A common misconception is that unofficial apps are “wrong”. Many are useful. The issue is not who made them. The issue is whether they are current, accurate and close enough to DVSA logic.
How can you build a 14-day theory test revision plan that actually sticks?
A 14-day plan works if it is structured and realistic. The Highway Code, daily mocks and hazard clips can cover the full test well in two weeks if you revise with intent.
Start with days 1 to 5. Read core topics in short sessions, then test them straight away. Aim for 30 to 45 minutes on weekdays and longer sessions at the weekend. Retrieval matters more than passive reading, so quiz yourself after every topic.
Move to days 6 to 10. Now use mixed-topic quizzes and at least one hazard practice session each day. Keep a simple error log. If you miss questions on stopping distances, road markings or motorway signs, go back to source material before doing more mocks. This is where many learners waste time by taking test after test without fixing the reason behind the errors.
Finish with days 11 to 14. Sit full timed mocks and review only the questions you got wrong or guessed. If your score is still inconsistent, do not cram everything. Narrow the focus. Two repaired weak areas are worth more than rereading the entire syllabus.
Are free theory test resources enough, or is paid revision better?
Free resources can be enough, but paid tools often save time. YouTube, GOV.UK guidance and the Highway Code can get you far, while a paid DVSA-style app gives structure and cleaner practice.
The main advantage of free resources is access. They work well for first exposure to road signs, hazard clips and common question themes. They also suit learners who already revise well on their own and just need volume.
Paid resources usually give you three things free tools often lack: up-to-date question banks, test-mode realism and progress tracking. That matters if your scores hover around the pass line. A car theory test fee is £23, so even a modest app can be better value than a resit if it closes the gap.
If free tools are getting you to 47 or 48 out of 50 consistently, with solid hazard scores, you may not need to pay. If your results bounce between pass and fail, one reliable paid tool is often the more efficient choice.
How do you revise hazard perception so clips actually improve your score?
Hazard perception is trainable. The DVSA section measures how early you spot a developing hazard, and the pass mark is 44 out of 75, so technique matters as much as attention.

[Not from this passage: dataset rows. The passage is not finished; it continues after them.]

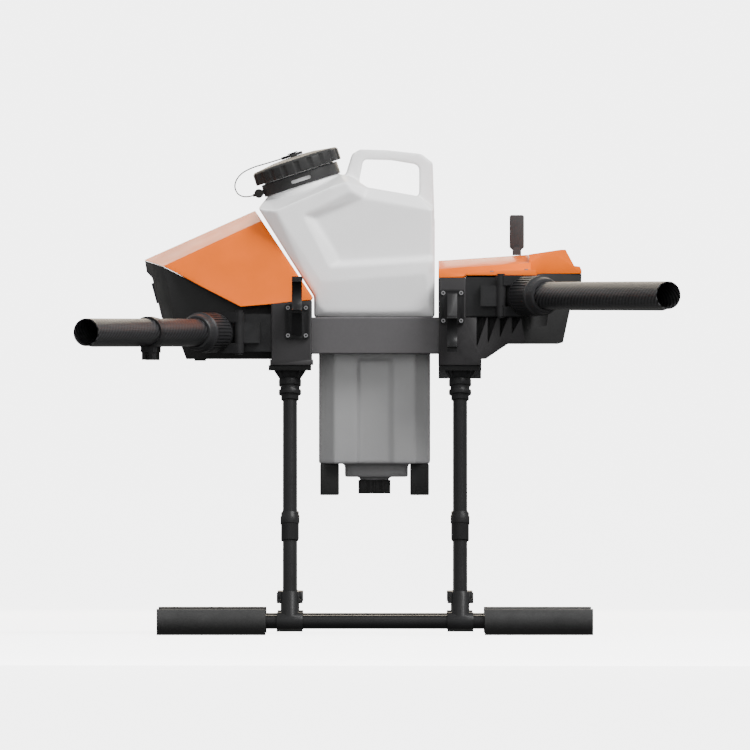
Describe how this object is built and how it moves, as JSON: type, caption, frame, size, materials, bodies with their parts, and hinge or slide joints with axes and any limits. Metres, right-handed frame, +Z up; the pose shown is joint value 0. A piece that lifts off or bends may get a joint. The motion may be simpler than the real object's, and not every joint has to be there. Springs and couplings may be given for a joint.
{
  "type": "agricultural spray drone",
  "caption": "Foldable quadcopter airframe for crop spraying: lift-out tank, splayed legs on skids, four folding carbon arms with locking collars, orange covers.",
  "frame": {"origin": "on the ground under the middle of the airframe, midway between the front and rear arm tips", "axes": "-X is the nose, -Y the left side, +Z up"},
  "size_m": [0.8698, 1.2064, 0.7062],
  "materials": {
    "carbon_arm": "woven carbon, satin clear coat",
    "carbon_tube": "carbon, satin",
    "grey_alloy": "satin grey anodised",
    "grey_plastic": "matt",
    "bracket_plastic": "fine-grained glass-filled nylon",
    "orange_cover": "semi-gloss moulded",
    "black_shell": "matt moulded",
    "black_casting": "matt casting",
    "collar_plastic": "ribbed nylon",
    "clip_plastic": "satin nylon",
    "steel": "zinc plated",
    "leg_fittings": "satin nylon",
    "foam": "closed-cell foam",
    "soft_rubber": "matt rubber",
    "tank_polyethylene": "blow-moulded, soft satin",
    "lid_plastic": "satin moulded",
    "tether_cord": "satin",
    "antenna_plastic": "satin",
    "deck_plate": "carbon plate",
    "electronics": "matt",
    "circuit_board": "solder mask",
    "connector": "nylon"
  },
  "bodies": {
    "airframe": {"antenna_base": "antenna_plastic", "arm_clips": "clip_plastic", "arm_root_front_left": "black_casting", "arm_root_front_right": "black_casting", "arm_root_rear_left": "black_casting", "arm_root_rear_right": "black_casting", "avionics_deck": "deck_plate", "battery_connector": "connector", "brackets": "bracket_plastic", "clip_screws": "steel", "cover_screws": "steel", "cross_tubes": "grey_alloy", "flight_controller": "electronics", "front_cover": "orange_cover", "front_shell": "black_shell", "hinge_pins": "black_casting", "leg_nuts": "leg_fittings", "leg_sleeves": "leg_fittings", "leg_sockets": "leg_fittings", "leg_tubes_lower": "carbon_tube", "leg_tubes_upper": "carbon_tube", "nose_camera": "electronics", "power_board": "circuit_board", "pump_housing": "grey_plastic", "pump_motor": "steel", "rear_cover": "orange_cover", "rear_shell": "black_shell", "side_beams": "grey_alloy", "skid_foams": "foam", "skid_plugs": "soft_rubber", "skid_tees": "leg_fittings", "skid_tubes": "carbon_tube"},
    "arm_front_left": {"arm_ferrule_front_left": "black_casting", "arm_tube_front_left": "carbon_arm", "hose_clip_left": "clip_plastic"},
    "collar_front_left": {"locking_collar_front_left": "collar_plastic"},
    "arm_front_right": {"arm_ferrule_front_right": "black_casting", "arm_tube_front_right": "carbon_arm", "hose_clip_right": "clip_plastic"},
    "collar_front_right": {"locking_collar_front_right": "collar_plastic"},
    "arm_rear_left": {"arm_ferrule_rear_left": "black_casting", "arm_tube_rear_left": "carbon_arm"},
    "collar_rear_left": {"locking_collar_rear_left": "collar_plastic"},
    "arm_rear_right": {"arm_ferrule_rear_right": "black_casting", "arm_tube_rear_right": "carbon_arm"},
    "collar_rear_right": {"locking_collar_rear_right": "collar_plastic"},
    "tank": {"tank_upper": "tank_polyethylene", "tank_lower": "tank_polyethylene", "tank_neck": "tank_polyethylene", "tank_handle": "tank_polyethylene", "tank_feet": "soft_rubber", "neck_ring": "lid_plastic", "tether_knob": "lid_plastic"},
    "lid_swivel": {"tether_swivel": "lid_plastic", "tether": "tether_cord"},
    "lid": {"lid": "lid_plastic", "lid_seal": "soft_rubber"},
    "drain_cap": {"drain_cap": "lid_plastic", "drain_gasket": "soft_rubber"},
    "antenna": {"antenna_paddle": "antenna_plastic"}
  },
  "joints": [
    {"name": "arm_fold_front_left", "type": "hinge", "parent": "airframe", "child": "arm_front_left", "pos_m": [-0.1994, -0.195, 0.4367], "axis": [0, 0, 1], "range_deg": [0, 114]},
    {"name": "collar_turn_front_left", "type": "hinge", "parent": "arm_front_left", "child": "collar_front_left", "pos_m": [-0.24449, -0.20776, 0.4367], "axis": [-0.4067, -0.9135, 0], "range_deg": [0, 60]},
    {"name": "arm_fold_front_right", "type": "hinge", "parent": "airframe", "child": "arm_front_right", "pos_m": [-0.1994, 0.195, 0.4367], "axis": [0, 0, -1], "range_deg": [0, 114]},
    {"name": "collar_turn_front_right", "type": "hinge", "parent": "arm_front_right", "child": "collar_front_right", "pos_m": [-0.24449, 0.20776, 0.4367], "axis": [-0.4067, 0.9135, 0], "range_deg": [0, 60]},
    {"name": "arm_fold_rear_left", "type": "hinge", "parent": "airframe", "child": "arm_rear_left", "pos_m": [0.1786, -0.195, 0.4898], "axis": [0, 0, -1], "range_deg": [0, 117]},
    {"name": "collar_turn_rear_left", "type": "hinge", "parent": "arm_rear_left", "child": "collar_rear_left", "pos_m": [0.2243, -0.20539, 0.4898], "axis": [0.454, -0.891, 0], "range_deg": [0, 60]},
    {"name": "arm_fold_rear_right", "type": "hinge", "parent": "airframe", "child": "arm_rear_right", "pos_m": [0.1786, 0.195, 0.4898], "axis": [0, 0, 1], "range_deg": [0, 117]},
    {"name": "collar_turn_rear_right", "type": "hinge", "parent": "arm_rear_right", "child": "collar_rear_right", "pos_m": [0.2243, 0.20539, 0.4898], "axis": [0.454, 0.891, 0], "range_deg": [0, 60]},
    {"name": "tank_lift", "type": "slide", "parent": "airframe", "child": "tank", "axis": [0, 0, 1], "range_m": [0, 0.265]},
    {"name": "lid_lift", "type": "slide", "parent": "tank", "child": "lid_swivel", "axis": [-0.309, 0, 0.9511], "range_m": [0, 0.06]},
    {"name": "lid_turn", "type": "hinge", "parent": "lid_swivel", "child": "lid", "pos_m": [-0.1137, 0, 0.6692], "axis": [-0.309, 0, 0.9511], "range_deg": [0, 120]},
    {"name": "drain_cap_turn", "type": "hinge", "parent": "tank", "child": "drain_cap", "pos_m": [-0.0041, 0, 0.2136], "axis": [0, 0, 1], "range_deg": [0, 270]},
    {"name": "antenna_tilt", "type": "hinge", "parent": "airframe", "child": "antenna", "pos_m": [0.2024, 0, 0.5555], "axis": [0, -1, 0], "range_deg": [-45, 45]}
  ]
}
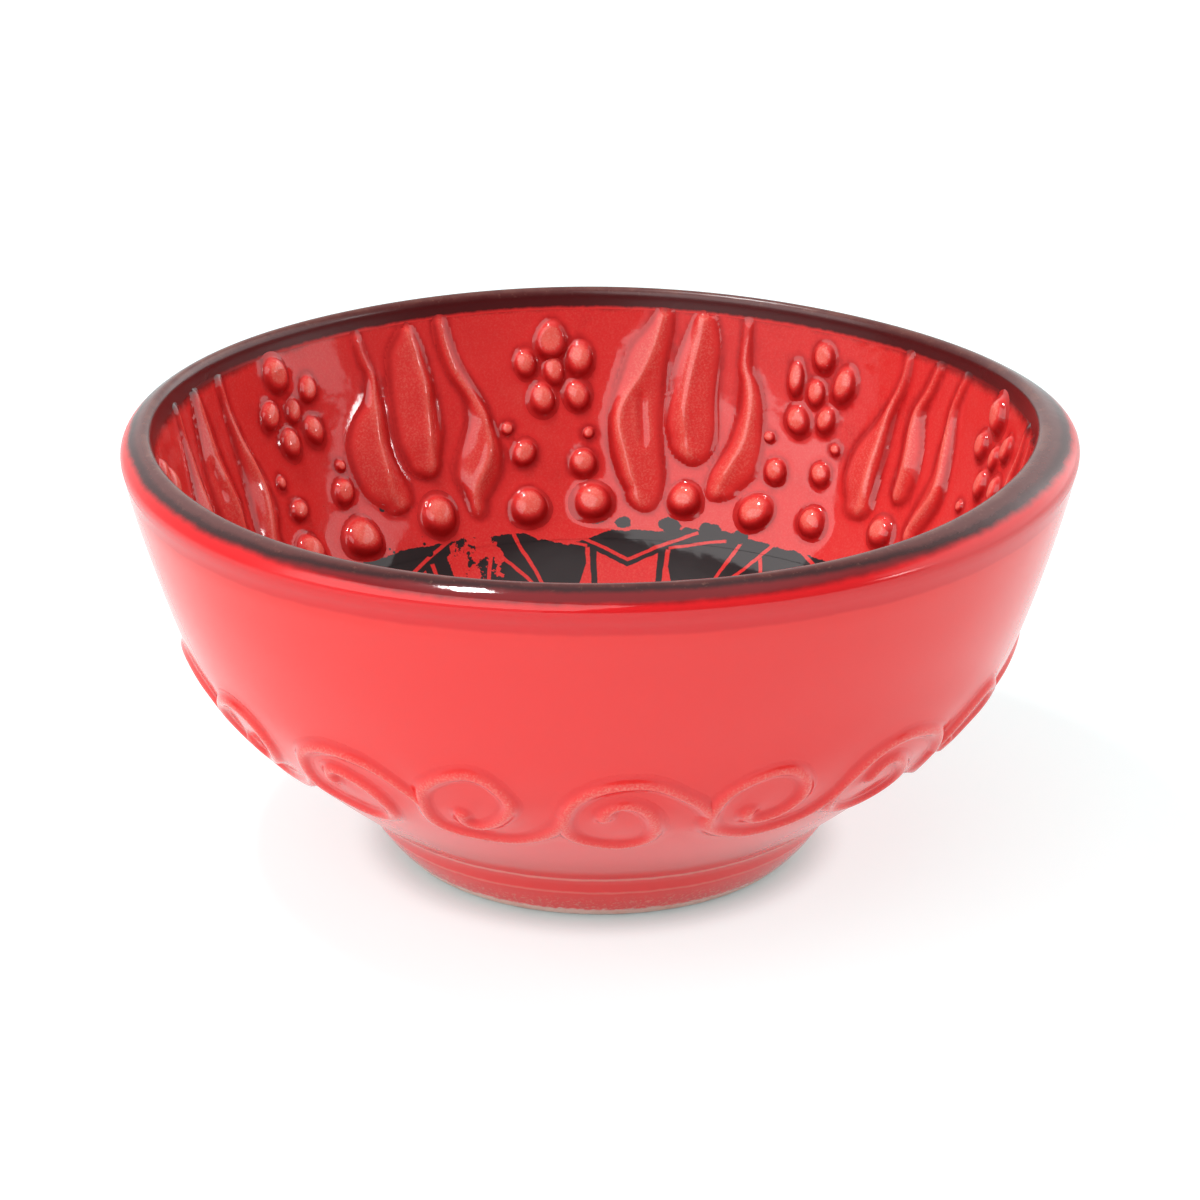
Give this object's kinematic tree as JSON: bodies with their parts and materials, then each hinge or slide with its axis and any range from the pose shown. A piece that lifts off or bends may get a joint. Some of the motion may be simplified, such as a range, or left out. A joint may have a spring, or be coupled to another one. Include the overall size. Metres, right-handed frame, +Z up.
{
  "type": "footed bowl",
  "caption": "Small footed ceramic bowl, red glaze with a dark rim, raised slip flowers, tulips and dots inside and a running vine scroll outside.",
  "frame": {"origin": "middle of the foot ring, on the surface it stands on", "axes": "+Z up along the bowl's axis; -Y towards the viewer of the picture, +X to the viewer's right"},
  "size_m": [0.12, 0.12, 0.0572],
  "materials": {
    "clay": "bare fired clay, matt",
    "outer_red": "glossy red glaze",
    "inner_red": "glossy deep red glaze",
    "rim_brown": "glossy brown glaze, thin on the crest",
    "medallion_black": "black underglaze brushwork with red lines, under clear glaze",
    "raised_slip": "trailed slip under red glaze, paler on top",
    "vine_slip": "trailed slip under red glaze"
  },
  "bodies": {
    "root": {"clay_body": "clay", "foot_ring": "clay", "outer_glaze": "outer_red", "rim_glaze": "rim_brown", "inner_glaze": "inner_red", "floor_medallion": "medallion_black", "flower_1": "raised_slip", "dot_pairs_1": "raised_slip", "tulip_1": "raised_slip", "ring_bead_1": "raised_slip", "vine_1": "vine_slip", "flower_2": "raised_slip", "dot_pairs_2": "raised_slip", "tulip_2": "raised_slip", "ring_bead_2": "raised_slip", "vine_2": "vine_slip", "flower_3": "raised_slip", "dot_pairs_3": "raised_slip", "tulip_3": "raised_slip", "ring_bead_3": "raised_slip", "vine_3": "vine_slip", "flower_4": "raised_slip", "dot_pairs_4": "raised_slip", "tulip_4": "raised_slip", "ring_bead_4": "raised_slip", "vine_4": "vine_slip", "flower_5": "raised_slip", "dot_pairs_5": "raised_slip", "tulip_5": "raised_slip", "ring_bead_5": "raised_slip", "vine_5": "vine_slip", "flower_6": "raised_slip", "dot_pairs_6": "raised_slip", "tulip_6": "raised_slip", "ring_bead_6": "raised_slip", "vine_6": "vine_slip", "flower_7": "raised_slip", "dot_pairs_7": "raised_slip", "tulip_7": "raised_slip", "ring_bead_7": "raised_slip", "vine_7": "vine_slip", "flower_8": "raised_slip", "dot_pairs_8": "raised_slip", "tulip_8": "raised_slip", "ring_bead_8": "raised_slip", "vine_8": "vine_slip", "flower_9": "raised_slip", "dot_pairs_9": "raised_slip", "tulip_9": "raised_slip", "ring_bead_9": "raised_slip", "vine_9": "vine_slip"}
  },
  "joints": []
}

Step 1 is to learn what “developing hazard” really means. It is not any parked car or pedestrian in sight. It is a road user, vehicle or condition that is becoming a reason for you to change speed, direction or position.
Step 2 is to scan in patterns. Look well ahead, then sweep back through mirrors, side roads, crossings and vehicle wheels. Good candidates for early clues include brake lights, cyclists wobbling around parked cars, a bus pulling out and a child near a zebra crossing.

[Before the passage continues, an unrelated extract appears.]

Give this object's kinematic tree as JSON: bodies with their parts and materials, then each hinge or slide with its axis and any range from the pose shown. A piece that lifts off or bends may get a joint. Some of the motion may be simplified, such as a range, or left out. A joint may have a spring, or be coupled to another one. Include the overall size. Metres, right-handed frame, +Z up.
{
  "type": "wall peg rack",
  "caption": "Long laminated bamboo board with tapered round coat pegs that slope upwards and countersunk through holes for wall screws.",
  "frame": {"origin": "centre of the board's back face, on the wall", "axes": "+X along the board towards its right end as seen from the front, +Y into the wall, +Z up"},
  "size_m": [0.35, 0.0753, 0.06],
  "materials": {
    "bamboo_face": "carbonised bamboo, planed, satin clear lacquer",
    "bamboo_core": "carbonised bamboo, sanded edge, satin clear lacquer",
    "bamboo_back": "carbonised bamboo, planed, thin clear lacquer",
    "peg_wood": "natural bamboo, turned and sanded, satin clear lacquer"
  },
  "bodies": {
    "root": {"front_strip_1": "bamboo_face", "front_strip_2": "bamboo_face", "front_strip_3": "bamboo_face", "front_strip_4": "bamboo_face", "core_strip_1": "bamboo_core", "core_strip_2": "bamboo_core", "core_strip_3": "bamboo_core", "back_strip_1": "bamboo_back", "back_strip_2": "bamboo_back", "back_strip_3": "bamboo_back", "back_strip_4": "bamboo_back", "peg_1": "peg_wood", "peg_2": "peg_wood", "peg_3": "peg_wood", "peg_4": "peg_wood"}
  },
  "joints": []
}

Step 3 is to review misses clip by clip. Ask what visual cue started the risk and when it turned into a developing hazard. A common mistake is treating hazard perception like a reaction-speed game. It is really about reading traffic build-up early. Clicking wildly can trigger anti-cheating measures and score zero on a clip.

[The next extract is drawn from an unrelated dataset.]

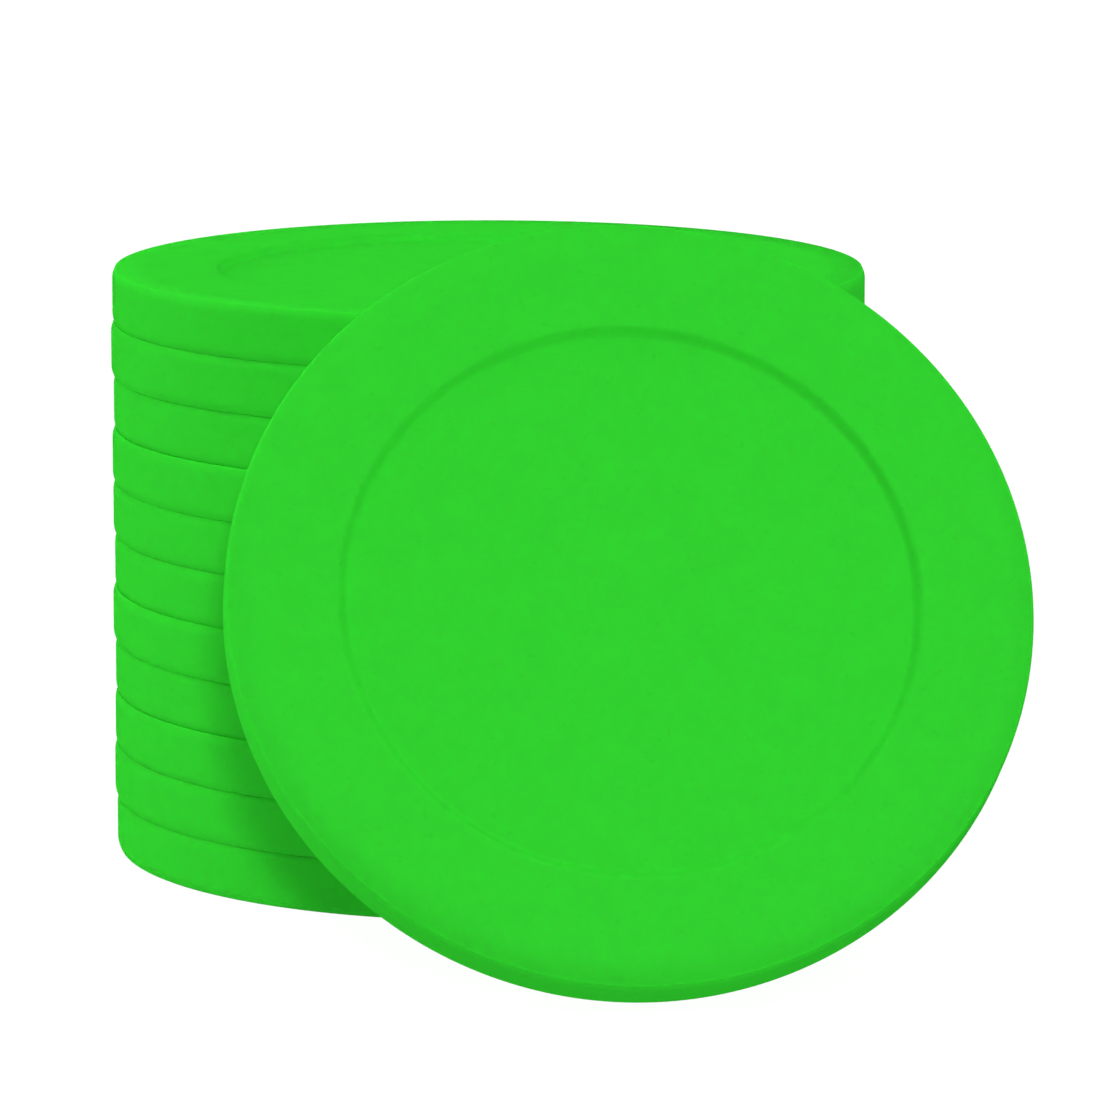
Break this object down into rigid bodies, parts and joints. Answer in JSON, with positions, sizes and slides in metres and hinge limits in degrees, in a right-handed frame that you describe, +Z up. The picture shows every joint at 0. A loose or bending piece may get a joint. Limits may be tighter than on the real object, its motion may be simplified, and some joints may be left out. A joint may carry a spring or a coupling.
{
  "type": "air hockey puck set",
  "caption": "Loose flat round plastic pucks, each with a broad raised rim band around a shallow recess on both faces, stacked flat with a further puck leaning on the stack.",
  "frame": {"origin": "middle of the whole set's footprint, on the plane it stands on", "axes": "+Z up along the stack; the leaning puck stands on the -Y side of the stack and faces -Y, tilted back 30 degrees; +X to its right as seen from the front"},
  "size_m": [0.0746, 0.0952, 0.0567],
  "materials": {
    "puck_plastic": "matte moulded plastic, one even bright green through and through, faintly mottled"
  },
  "bodies": {
    "puck_01": {"puck_01": "puck_plastic"},
    "puck_02": {"puck_02": "puck_plastic"},
    "puck_03": {"puck_03": "puck_plastic"},
    "puck_04": {"puck_04": "puck_plastic"},
    "puck_05": {"puck_05": "puck_plastic"},
    "puck_06": {"puck_06": "puck_plastic"},
    "puck_07": {"puck_07": "puck_plastic"},
    "puck_08": {"puck_08": "puck_plastic"},
    "puck_09": {"puck_09": "puck_plastic"},
    "puck_10": {"puck_10": "puck_plastic"},
    "puck_11": {"puck_11": "puck_plastic"},
    "leaning_puck": {"leaning_puck": "puck_plastic"}
  },
  "joints": [
    {"name": "puck_02_lift", "type": "slide", "parent": "puck_01", "child": "puck_02", "axis": [0, 0.6428, 0.766], "range_m": [0, 0.008]},
    {"name": "puck_03_lift", "type": "slide", "parent": "puck_02", "child": "puck_03", "axis": [0, 0.6428, 0.766], "range_m": [0, 0.008]},
    {"name": "puck_04_lift", "type": "slide", "parent": "puck_03", "child": "puck_04", "axis": [0, 0.6428, 0.766], "range_m": [0, 0.008]},
    {"name": "puck_05_lift", "type": "slide", "parent": "puck_04", "child": "puck_05", "axis": [0, 0.6428, 0.766], "range_m": [0, 0.008]},
    {"name": "puck_06_lift", "type": "slide", "parent": "puck_05", "child": "puck_06", "axis": [0, 0.6428, 0.766], "range_m": [0, 0.008]},
    {"name": "puck_07_lift", "type": "slide", "parent": "puck_06", "child": "puck_07", "axis": [0, 0.6428, 0.766], "range_m": [0, 0.008]},
    {"name": "puck_08_lift", "type": "slide", "parent": "puck_07", "child": "puck_08", "axis": [0, 0.6428, 0.766], "range_m": [0, 0.008]},
    {"name": "puck_09_lift", "type": "slide", "parent": "puck_08", "child": "puck_09", "axis": [0, 0.6428, 0.766], "range_m": [0, 0.008]},
    {"name": "puck_10_lift", "type": "slide", "parent": "puck_09", "child": "puck_10", "axis": [0, 0.6428, 0.766], "range_m": [0, 0.008]},
    {"name": "puck_11_lift", "type": "slide", "parent": "puck_10", "child": "puck_11", "axis": [0, 0.6428, 0.766], "range_m": [0, 0.008]},
    {"name": "leaning_puck_tip", "type": "hinge", "parent": "puck_01", "child": "leaning_puck", "pos_m": [0.00686, -0.04641, 0.0015], "axis": [0.9969, 0.0785, 0], "range_deg": [0, 120]}
  ]
}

Which resources help most with road signs, rules or other weak areas?
Targeted resources work best. Know Your Traffic Signs, the Highway Code and official mock explanations each solve different problems, so matching the tool to the weakness is more effective than repeating generic quizzes.
If your scores are uneven, sort mistakes by category rather than by test date. A learner who loses four marks on signs needs a different fix from someone who loses four on stopping distances or vehicle documents.
- Road signs: use Know Your Traffic Signs and sign-only drills until shapes, colours and symbols become automatic.
- Rules and priorities: go back to the Highway Code, especially junctions, crossings, roundabouts and lane discipline.
- Safety facts: use flashcards for stopping distances, drink-drive limits, tyre tread and warning lights.
- Hazard judgement: use official clips and pause afterwards to explain what changed and why it mattered.
- Question wording: practise full mocks and watch for traps like “EXCEPT”, “MOST likely” and “best” answers.
How can driving lessons make theory revision easier?
They can make it much easier. A DVSA-approved instructor and real roads in Southend-on-Sea or Rochford turn abstract rules into live decisions, which helps facts stick faster.
Theory and practical skill feed each other. When you meet a mini-roundabout, a pedestrian refuge or a cyclist passing parked cars in a lesson, the matching theory topic stops being abstract. You remember the situation, not just the sentence.
This is where lesson-linked support can be valuable. At Your Next Drive School Of Motoring, the Pupil App can help learners track progress and keep revision connected to what happened in the car. That makes it easier to spot patterns. If mirrors, speed choice or hazard scanning keep coming up in lessons, those topics should move to the front of your revision plan.
A useful habit is to write down three theory questions after every lesson. Real examples are easier to retain than random trivia.
What mistakes cause learners to fail even after lots of revision?
Most failures come from poor revision method, not low effort. DVSA pass marks are clear, yet learners still miss them because they revise for familiarity instead of reliable recall under pressure.
Quantity can hide weakness. Ten hours of repeating easy questions feels productive, but it does not prove readiness. Test performance depends on fresh recall, accurate reading and steady hazard timing.
- Memorising answer order: question wording changes, so pattern memory breaks quickly.
- Ignoring hazard perception: many learners over-focus on the 50 questions and then drop too many clip marks.
- Using outdated material: old rules or stale hazard clips make practice misleading.
- Skipping weak-area review: mocks only help if wrong answers lead to targeted repair.
- Over-clicking on clips: repeated clicking can cancel a score even when you spotted the risk.
- Cramming the night before: sleep and calm recall beat late panic almost every time.
How do you know you are ready to book or sit the theory test?
You are ready when your results are stable. A strong sign is scoring above 43 out of 50 and above 44 out of 75 across several mocks, with room to spare rather than one lucky pass.
Aim higher than the minimum. Many instructors use a simple buffer rule: target at least 47 out of 50 on multiple-choice and around 50 or more on hazard perception across three consecutive timed mocks. That gives you space for test-day nerves.
Readiness is also about quality, not just scores. If you can explain why an answer is right, you are in a much safer position than if you guessed well. If you only pass when topics come up in a certain order, keep revising.
If your multiple-choice marks are strong but hazard scores are weak, delay the test and fix that section first. If both are consistent and you can stay focused for the full session, booking is reasonable.